C. An alternative approach
The alternative to this approach – and one that is much more likely to succeed in the longer-term – requires a complete u-turn in Government policy. Such a u-turn, however, is unlikely. Instead it requires whole sectors of society to take the initiative. In brief, it is about reclaiming what used to be called the ‘open society’ – but not just on the level of debate, but in a far more radical way in which we engage with each other.
This more radical way would see not only debates about jihad talked openly in schools and universities and community forums, but also the factors that influence jihadism: these would range from foreign policy, military intervention, warfare through to ethnic and sectarian differences, religious differences, racism, integration of communities in society, media stereotypes, cultural identities, etc. Currently either people are too scared to debate these issues, or when they do they are forced to limit themselves to soundbites or cliché.
It doesn’t take a genius to realise that jihadism in the longer term becomes far less attractive to those who are its targets – i.e. are groomed – when those targets are involved in a meaningful and direct way in the society they inhabit – a society that accepts and celebrates cultural differences. But in the last decade the emphasis has all been on the blame game. There can be no excuse or apology for jihadism, but to ignore the factors that encourage it is equally inexcusable.

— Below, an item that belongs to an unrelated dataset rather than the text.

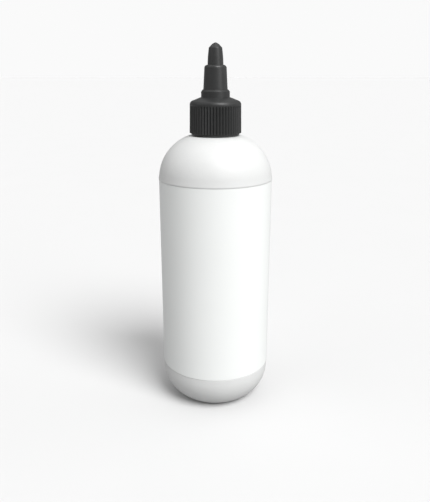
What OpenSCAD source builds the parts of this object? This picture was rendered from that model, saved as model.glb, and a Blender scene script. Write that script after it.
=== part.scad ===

Governments of all kinds dislike the ‘open society’ approach because they cannot control it; also Government by its nature distrusts the people it purports to represent. But a young potential jihadist, like any other young person, is not necessarily going to listen to the advice of their parents, or imam, or their school or university teacher. And in a world where open debate is seen as dangerous the inevitable medium to seek views is going to be the internet. The Government would prefer to apply censorship to internet-driven debate, though this is a near-impossibility. Thus, by limiting meaningful debate in society as a whole the would-be jihadist is driven directly by the Government to the pro-jihadist channels.
The Government’s Prevent programme, in conjunction with its other anti-jihadist programmes, will achieve only superficial success unless society changes tack and examines values – not just ‘British values ‘, but global values common to all.